Even though Kitts had grown up in Missouri, he’d been in the big city for 20 years before being thrust into small-town America again when he moved to Greenbrier.

“I had to get used to people being nice to me for no reason,” he said.

He was Springhill Elementary School’s representative for Teacher of the Year, and on the last day of school, Greenbrier Superintendent Scott Spainhour came to visit Kitts with two other administrators.

“They brought me a little gift basket, and I thought, ‘Oh, that’s nice. They’re going school to school to give teachers gifts,’” Kitts said.

Spainhour mentioned something to Kitts about a packet of information, and Kitts asked Spainhour what he was talking about.

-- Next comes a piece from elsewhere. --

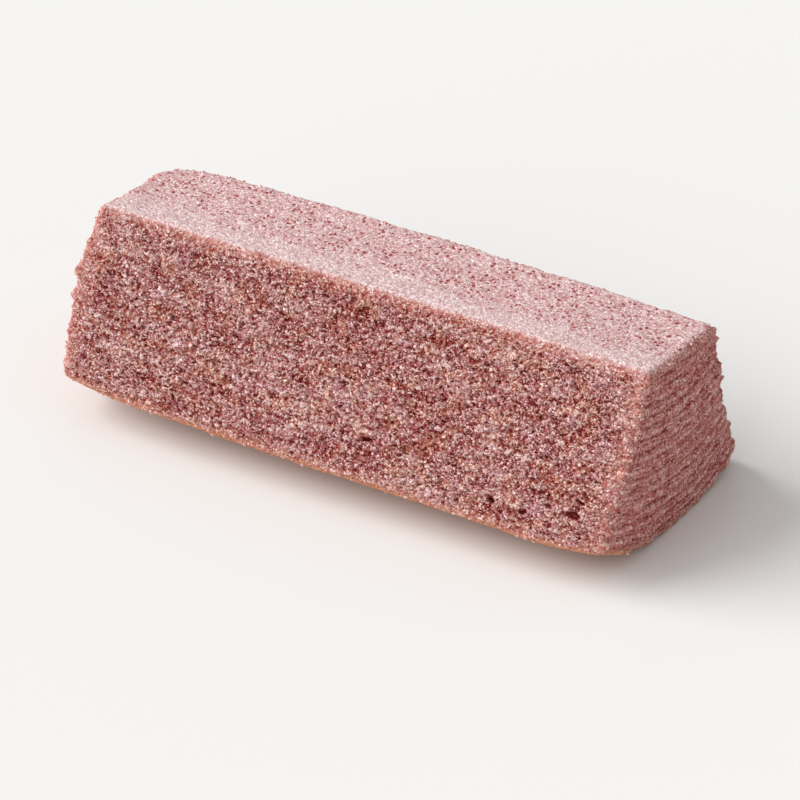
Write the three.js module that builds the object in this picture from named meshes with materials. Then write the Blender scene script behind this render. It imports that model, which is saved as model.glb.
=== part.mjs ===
// A bar of baumkuchen: one eighth of a layered ring cake, cut off lengthwise and
// laid on its browned outer skin. The narrow inner arc of the ring is on top, two
// porous cut faces lean in towards it, and both ends show the baked layers.
// Millimetres, +Z up. The length runs along X and the wider cut face looks along -Y.
// The origin is on the surface the bar lies on, under the middle of its box.
import * as THREE from 'three';

// Driving dimensions: the ring the bar was cut from, and the two radial cuts.
const LENGTH = 120;
const INNER_RADIUS = 31.6;
const OUTER_RADIUS = 67.15;
const FRONT_CUT = THREE.MathUtils.degToRad(28.8);
const BACK_CUT = THREE.MathUtils.degToRad(18.7);

// How the cut bar departs from a true ring sector.
const EDGE_ROUND = 1.9; // worn edges all round
const TOP_FLATNESS = 0.8; // 0 is the full inner arc, 1 is a flat top
const FOOT_SINK = 0.85; // the soft skin flattens where it rests
const BACK_PINCH = 2.0; // hollow of the back cut face, deepest at the +X end
const TOP_CROWN = 1.0; // rise of the back top edge at mid-length
const LEFT_BULGE = 1.5; // swell of the -X end
const RIGHT_BULGE = 0.5; // swell of the +X end
const LEFT_SKEW = 0.028; // the -X end is cut slightly off square
const HEEL_REACH = 22.7; // the skin curls up over this length at each end
const LEFT_HEEL = 2.3;
const RIGHT_HEEL = 0.5;

// Corners rounded off more than the edges: which end, side and level, and by how much.
const SOFT_CORNERS = [
  { end: -1, side: 1, level: 1, depth: 1.1, reach: 6 },
  { end: 1, side: -1, level: -1, depth: 0.9, reach: 8 },
];

// Surface relief: baked layers, crumb and pores.
const LAYERS = 15;
const END_GROOVE = 0.34; // depth of the layer lines on the end faces
const CUT_GROOVE = 0.14; // and on the two cut faces
const SWELL = { size: 17, height: 0.3 }; // broad unevenness
const CRUMB = { size: 4.2, height: 0.28 }; // coarse crumb, flattened along the layers
const PORE = { size: 5.5, from: 0.3, depth: 1.5 }; // open pores, where this noise runs high

// The few large pores low on the front face, most of them near its right end: place
// along the bar, height as a share of the thickness, length, height and depth.
const LARGE_PORES = [
  { x: 52.8, level: 0.2, length: 4, height: 1.9, depth: 2.0 },
  { x: 43.4, level: 0.14, length: 3, height: 1.6, depth: 1.3 },
  { x: 37.2, level: 0.15, length: 3, height: 1.6, depth: 1.3 },
  { x: 9.2, level: 0.24, length: 3, height: 1.6, depth: 1.2 },
];

// Cells of the surface net along the bar, across it and through its layers.
const CELLS_ALONG = 42;
const CELLS_ACROSS = 14;
const CELLS_THROUGH = 2 * LAYERS + 2;

const THICKNESS = OUTER_RADIUS - INNER_RADIUS;
const CUT_SPAN = FRONT_CUT + BACK_CUT;
const MEAN_WIDTH = CUT_SPAN * (INNER_RADIUS + OUTER_RADIUS) / 2;
const HALF = [LENGTH / 2, MEAN_WIDTH / 2, THICKNESS / 2];

const { clamp, smoothstep, lerp } = THREE.MathUtils;

// A repeatable random number from 0 to 1 for each whole-numbered place.
function draw(i, j, k) {
  const mixed = Math.sin(i * 127.1 + j * 311.7 + k * 74.7) * 43758.5453;
  return mixed - Math.floor(mixed);
}

// Smooth noise from -1 to 1: the eight draws round a point, blended.
function noise(x, y, z) {
  const [i, j, k] = [x, y, z].map(Math.floor);
  const [a, b, c] = [x - i, y - j, z - k].map((t) => t * t * (3 - 2 * t));
  const row = (dj, dk) => lerp(draw(i, j + dj, k + dk), draw(i + 1, j + dj, k + dk), a);
  return 2 * lerp(lerp(row(0, 0), row(1, 0), b), lerp(row(0, 1), row(1, 1), b), c) - 1;
}

// The net of a box: each place on it as three counts, and triangles facing outwards.
function boxNet(cells) {
  const places = [];
  const numbers = new Map();
  const numberOf = (place) => {
    const key = place.join();
    if (!numbers.has(key)) {
      numbers.set(key, places.length);
      places.push(place);
    }
    return numbers.get(key);
  };
  const triangles = [];
  for (const axis of [0, 1, 2]) {
    const [across, along] = [(axis + 1) % 3, (axis + 2) % 3];
    for (const wall of [0, cells[axis]]) {
      const corner = (i, j) => {
        const place = [];
        place[axis] = wall;
        place[across] = i;
        place[along] = j;
        return numberOf(place);
      };
      for (let i = 0; i < cells[across]; i += 1) {
        for (let j = 0; j < cells[along]; j += 1) {
          const ring = [corner(i, j), corner(i + 1, j), corner(i + 1, j + 1), corner(i, j + 1)];
          if (wall === 0) ring.reverse();
          const [a, b, c, d] = (i + j) % 2 ? [...ring.slice(1), ring[0]] : ring;
          triangles.push(a, b, c, a, c, d);
        }
      }
    }
  }
  return { places, triangles };
}

// A count along one side of the net, as a distance from its middle. The first and
// last cells are as wide as the rounding of the edge, and the others are equal.
function spread(count, cells, half) {
  if (count === 0) return -half;
  if (count === cells) return half;
  const inside = half - EDGE_ROUND;
  return -inside + (2 * inside * (count - 1)) / (cells - 2);
}

// Round the edges of a box: what stands beyond the inner box is drawn in to a ball.
function roundEdges(box) {
  const inner = box.map((d, n) => clamp(d, EDGE_ROUND - HALF[n], HALF[n] - EDGE_ROUND));
  const out = box.map((d, n) => d - inner[n]);
  const length = Math.hypot(...out) || 1;
  return inner.map((d, n) => d + (out[n] / length) * EDGE_ROUND);
}

// Draw the soft corners in, by a bell of the distance from each one.
function softenCorners(box) {
  const moved = [...box];
  for (const { end, side, level, depth, reach } of SOFT_CORNERS) {
    const signs = [end, side, level];
    const away = Math.hypot(...signs.map((sign, n) => sign * HALF[n] - box[n]));
    const bell = depth * Math.exp(-((away / reach) ** 2));
    signs.forEach((sign, n) => { moved[n] -= sign * bell; });
  }
  return moved;
}

// How far the skin has curled up at a place this far in from an end.
function heel(fromEnd, rise) {
  const reach = clamp(1 - fromEnd / HEEL_REACH, 0, 1);
  return rise * (1 - Math.sqrt(1 - reach * reach));
}

// Bend a point of the rounded box into the ring: across becomes the angle round the
// ring's centre, and up becomes the way in from the skin to the inner arc.
function bend([along, across, up]) {
  const t = clamp(across / HALF[1] / 2 + 0.5, 0, 1);
  const w = clamp(up / HALF[2] / 2 + 0.5, 0, 1);
  const angle = lerp(-FRONT_CUT, BACK_CUT, across / HALF[1] / 2 + 0.5);
  const middle = (BACK_CUT - FRONT_CUT) / 2;
  const chord = Math.cos(CUT_SPAN / 2) / Math.cos(angle - middle);
  const crown = TOP_CROWN * Math.cos((Math.PI * along) / LENGTH) * t;
  const inner = INNER_RADIUS * lerp(1, chord, TOP_FLATNESS) - crown;
  const curl = heel(LENGTH / 2 + along, LEFT_HEEL) + heel(LENGTH / 2 - along, RIGHT_HEEL);
  const radius = lerp(OUTER_RADIUS - curl, inner, up / HALF[2] / 2 + 0.5);

  const belly = Math.sin(Math.PI * w);
  const pinch = BACK_PINCH * belly * t * t * smoothstep((along / LENGTH + 0.5) * 1.2, 0, 1);
  const y = radius * Math.sin(angle) - pinch;
  const z = OUTER_RADIUS - radius * Math.cos(angle);
  const left = clamp(-along / HALF[0], 0, 1) ** 3;
  const right = clamp(along / HALF[0], 0, 1) ** 3;
  const x = along - left * (LEFT_BULGE * belly + LEFT_SKEW * y) + right * RIGHT_BULGE * belly;
  return new THREE.Vector3(x, y, z);
}

// Depth of the large pores at a place on the front face.
function largePores(x, level) {
  let depth = 0;
  for (const pore of LARGE_PORES) {
    const away = Math.hypot((x - pore.x) / pore.length, ((level - pore.level) * THICKNESS) / pore.height);
    depth = Math.max(depth, pore.depth * Math.exp(-2 * away * away));
  }
  return depth;
}

// How far a place stands out of the smooth form, in millimetres.
function relief([i, j, k], point) {
  const { x, y, z } = point;
  const onEnd = i === 0 || i === CELLS_ALONG;
  const onCut = j === 0 || j === CELLS_ACROSS;
  const onSkin = k === 0;
  const swell = SWELL.height * noise(x / SWELL.size, y / SWELL.size, z / SWELL.size);
  if (onSkin) return swell * smoothstep(z, 0.5, 4);

  const crumb = CRUMB.height * noise(x / CRUMB.size, (2 * y) / CRUMB.size, (2 * z) / CRUMB.size);
  if (!onEnd && !onCut) return swell + crumb * 0.6;

  const line = (onEnd ? END_GROOVE : CUT_GROOVE) * ((k % 2) - 0.5);
  const groove = line * (1 + 0.6 * noise(x / 9, y / 6, z / 3));
  const open = noise((x + y) / PORE.size, (x - y) / PORE.size, (2.6 * z) / PORE.size);
  const pore = PORE.depth * Math.max(open - PORE.from, 0);
  const large = j === 0 ? largePores(x, k / CELLS_THROUGH) : 0;
  return swell + crumb - groove - pore - large;
}

// The whole bar as one closed net, bent, roughened and set down on its foot.
function barGeometry() {
  const cells = [CELLS_ALONG, CELLS_ACROSS, CELLS_THROUGH];
  const { places, triangles } = boxNet(cells);
  const points = places.map((place) => {
    const box = place.map((count, n) => spread(count, cells[n], HALF[n]));
    return bend(softenCorners(roundEdges(box)));
  });
  const geometry = new THREE.BufferGeometry().setFromPoints(points);
  geometry.setIndex(triangles);
  geometry.computeVertexNormals();

  const position = geometry.getAttribute('position');
  const normal = new THREE.Vector3();
  places.forEach((place, n) => {
    normal.fromBufferAttribute(geometry.getAttribute('normal'), n);
    const point = points[n].addScaledVector(normal, relief(place, points[n]));
    position.setXYZ(n, point.x, point.y, Math.max(point.z - FOOT_SINK, 0));
  });

  geometry.computeBoundingBox();
  const middle = geometry.boundingBox.getCenter(new THREE.Vector3());
  geometry.translate(-middle.x, -middle.y, 0);
  geometry.computeVertexNormals();
  return geometry;
}

const sponge = new THREE.MeshStandardMaterial({ color: '#ad7a73', roughness: 0.92, metalness: 0 });
const bar = new THREE.Mesh(barGeometry(), sponge);
bar.name = 'sponge_bar';

const cake = new THREE.Group();
cake.add(bar);

export default cake;
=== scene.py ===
# %% [markdown]
# # A bar of baumkuchen
#
# Baumkuchen is baked layer by layer on a turning spit, so a whole one is a ring whose
# cut shows thin baked lines, like the rings of a tree. This bar is one eighth of such a
# ring, cut off lengthwise and laid on its browned outer skin. The narrow inner arc is on
# top, two porous cut faces spread downwards, and both ends show the layers.
#
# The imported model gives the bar's size and place. This lesson builds the crumb that one
# sees close up: pores, grains, layer lines, loose crumbs and the browned skin.

import bpy
import numpy as np
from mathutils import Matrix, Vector


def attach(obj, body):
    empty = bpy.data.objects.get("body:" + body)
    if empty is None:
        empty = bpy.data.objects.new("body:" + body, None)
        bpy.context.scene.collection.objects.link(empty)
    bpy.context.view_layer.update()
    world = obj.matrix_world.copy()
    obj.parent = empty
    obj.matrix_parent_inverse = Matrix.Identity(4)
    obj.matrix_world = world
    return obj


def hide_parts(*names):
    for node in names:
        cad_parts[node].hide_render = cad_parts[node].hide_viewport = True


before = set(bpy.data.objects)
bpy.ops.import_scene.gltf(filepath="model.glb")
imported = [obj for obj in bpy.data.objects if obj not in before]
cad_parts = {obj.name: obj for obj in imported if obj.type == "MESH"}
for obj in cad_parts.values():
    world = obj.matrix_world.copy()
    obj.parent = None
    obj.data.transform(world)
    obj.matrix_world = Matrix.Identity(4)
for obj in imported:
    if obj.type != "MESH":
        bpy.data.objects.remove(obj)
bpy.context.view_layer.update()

# %% [markdown]
# ## Sizes
#
# Every size is a real one in millimetres, and is turned to metres only when a mesh is
# made. The first group is the ring that the bar was cut from and the two cuts, the
# second says how a soft, hand-cut bar departs from a true sector of a ring. The near end
# shows about sixteen layers.

# %% Driving sizes, in millimetres
MM = 0.001
LENGTH = 120.0
INNER_RADIUS = 31.6
OUTER_RADIUS = 67.15
FRONT_CUT = np.radians(28.8)
BACK_CUT = np.radians(18.7)

EDGE_ROUND = 1.9
TOP_FLATNESS = 0.8
FOOT_SINK = 0.85
BACK_PINCH = 2.0
TOP_CROWN = 1.0
LEFT_BULGE = 1.5
RIGHT_BULGE = 0.5
LEFT_SKEW = 0.028
HEEL_REACH = 22.7
LEFT_HEEL = 2.3
RIGHT_HEEL = 0.5
MIDDLE = (-0.53, -5.29)  # the middle of the bar's box, seen from the ring's own axis

SOFT_CORNERS = [
    {"signs": (-1, 1, 1), "depth": 1.1, "reach": 6.0},
    {"signs": (1, -1, -1), "depth": 0.9, "reach": 8.0},
]

LAYERS = 16
THICKNESS = OUTER_RADIUS - INNER_RADIUS
CUT_SPAN = FRONT_CUT + BACK_CUT
HALF = np.array([LENGTH, CUT_SPAN * (INNER_RADIUS + OUTER_RADIUS) / 2, THICKNESS]) / 2
print(f"layers of {THICKNESS / LAYERS:.2f} mm in {THICKNESS:.1f} mm of cake")

# %% [markdown]
# ## Repeatable noise
#
# Crumb is irregular, but the script has to give the same bar each time. Blender's own
# noise textures live in the material, where they can't move vertices far or be read
# back, so the relief uses noise worked out here with numpy, for all points at once.
# Points shifted by a whole number, such as + 40, meet a fresh noise of the same kind.

# %% Noise for whole arrays of points
DRAW_TURNS = np.array([127.1, 311.7, 74.7])  # large and uneven, so that neighbours differ
DRAW_SCALE = 43758.5453
SEED_SALTS = (1.3, 5.9, 8.1)  # one for each axis of a seed's place
NUMBER_SALT = 3.7
FAR = 9.0  # in cells, farther than any seed


def draw(cell, salt=0.0):
    """A random number from 0 to 1 for each whole-numbered place: the fraction of a large sine."""
    mixed = np.sin(cell @ DRAW_TURNS + salt) * DRAW_SCALE
    return mixed - np.floor(mixed)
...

“He said for District Teacher of the Year. I was supposed to know that balloons and a gift basket meant Teacher of the Year,” Kitts said.

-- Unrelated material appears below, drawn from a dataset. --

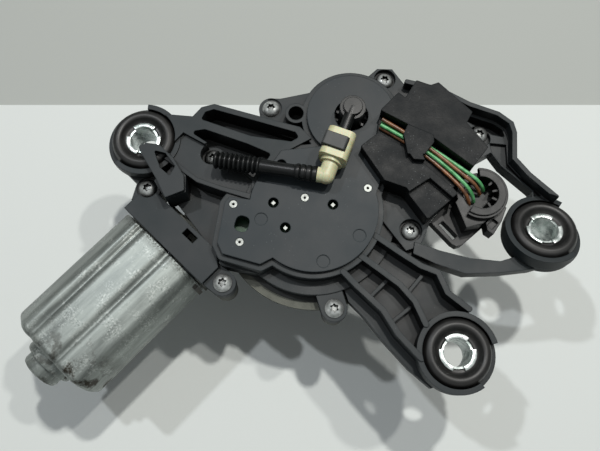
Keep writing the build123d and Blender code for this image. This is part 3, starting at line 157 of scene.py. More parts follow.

Although Kitts was surprised, his principal was not.

Springhill Elementary School Principal Stephanie Worthey said Kitts is “just the perfect pick for our building.”

The elementary school has been open for one academic year.

“He embedded himself across the entire school,” she said. “The most precious thing for me to observe, at recess time, when he could be working on his lesson plans, … he’s outside at recess with the other grade levels.”

After school, she said Kitts voluntarily helps with bus duty and other needs, such as “interacting with the kindergarten kids, helping them adjust.”

“He’s so selfless. He truly, truly wants to make a difference for kids, and that’s the only reason he’s here,” Worthey said. “He never misses, and he is here for the kids. And I think that was the beautiful thing to watch all year long — his passion for reaching kids and making a difference for them.”

Kitts said he is especially pleased with the Teacher of the Year honor because he hopes it helps further his dream to start an after-school and summer music program. He and Worthey are building the program from the ground up.

Worthey said the school has a Very Important Panther after-school program for fifth-graders, and she would like it to evolve. She asked Kitts to help her come up with a plan.

“We’re working on it so we can present it,” Worthey said.

Although not yet approved, the program would offer students music three days a week after school.

“I am involved with that; I’m the instigator,” Kitts said.

“We have the right person to do it, our music teacher at Springhill, Justin Legris. He’s 28, energetic, he plays four or five instruments, and he wants to do it. I’ve been working on him for a year. We want to have a music after-school program and wrap an academic program into that. Then, hopefully, it’ll roll into a summer program,” Kitts said.

Kitts’ experience with music is through his wife, Lorraine Duso Kitts, professor of double reeds at the University of Central Arkansas in Conway.

He accompanies her to Maine each summer, where she teaches oboe at the New England Music Camp, and he works as an administrative assistant for the camp.

That’s the role he said he would play in the after-school music program, too.

“The goal is, we have certain students who are chosen who need support,” he said. “My goal for this program is it won’t so much be chosen students, but after they get instruments in their hands and other kids see it, other kids will want to join. Once we get it popularized, we want to roll it into a summer program.”

The students won’t have to have their own instruments; Legris has purchased 20 acoustic guitars.

If the program is approved, “we’re going to start with that … and expand, hopefully, to string and percussion,” Kitts said.

“There are a lot of kids in Greenbrier who need somewhere to go during the summer. It’s going to be like camp with all kinds of activities wrapped around music and academics,” Kitts said.

He’s thinking about the future because at 63, he doesn’t plan to stay in the classroom forever.

“I want to stay with the school district, get out of the classroom and supervise this summer program. That’s my goal because I don’t want to retire,” Kitts said.

He’s got a stake in the future; they’re called his students.